It's based on what can actually be used.
https://world-nuclear.org/information-library/nuclear-fuel-cycle/uranium-resources/supply-of-uranium
(Note this is a *pro-*nuclear power organization.)
New technology may change that. We were once told that the oil in the Canadian tar sands was not economical enough to extract and now they're extracting it. The paper also discusses the possibility of thorium as a fuel source, although it has yet to see commercial viability.
As-is, and with current reactors, we don't have much we can use.

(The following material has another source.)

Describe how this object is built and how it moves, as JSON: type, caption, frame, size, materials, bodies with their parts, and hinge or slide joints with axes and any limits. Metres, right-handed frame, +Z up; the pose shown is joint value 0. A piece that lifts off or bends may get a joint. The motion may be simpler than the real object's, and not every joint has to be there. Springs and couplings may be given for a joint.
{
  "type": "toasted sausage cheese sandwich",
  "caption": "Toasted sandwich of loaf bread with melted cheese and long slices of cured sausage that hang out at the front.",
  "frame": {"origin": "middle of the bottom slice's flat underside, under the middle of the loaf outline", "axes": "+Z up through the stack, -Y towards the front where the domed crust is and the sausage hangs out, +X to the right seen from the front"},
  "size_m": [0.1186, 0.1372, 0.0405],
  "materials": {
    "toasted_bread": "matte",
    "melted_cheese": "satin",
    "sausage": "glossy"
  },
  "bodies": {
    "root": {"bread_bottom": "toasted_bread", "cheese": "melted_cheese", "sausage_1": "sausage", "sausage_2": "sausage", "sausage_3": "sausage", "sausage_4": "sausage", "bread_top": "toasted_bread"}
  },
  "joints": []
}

Relying on new technology to change that could be a poor gamble.
When I was at school in the early 90s I was told oil would run out in 30 years, yet here we are, 30 years later and not only did it not run out, but people aren't even talking about it running out.
100 years is a long time, and I suspect that nuclear will seem very old fashioned by then, and today's power stations will have been long since decommissioned. If we're not getting close to 100% of our power from wind and solar and tidal by then, we'll be shafted anyway.
No you weren't. If you were, then you had a terrible teacher.
What you're probably thinking about "peak oil." https://en.m.wikipedia.org/wiki/Peak_oil
Nah man. I also heard this back when I was a kid in the 90s. It came from our news channels, not teachers in school.
I literally covered this in my post.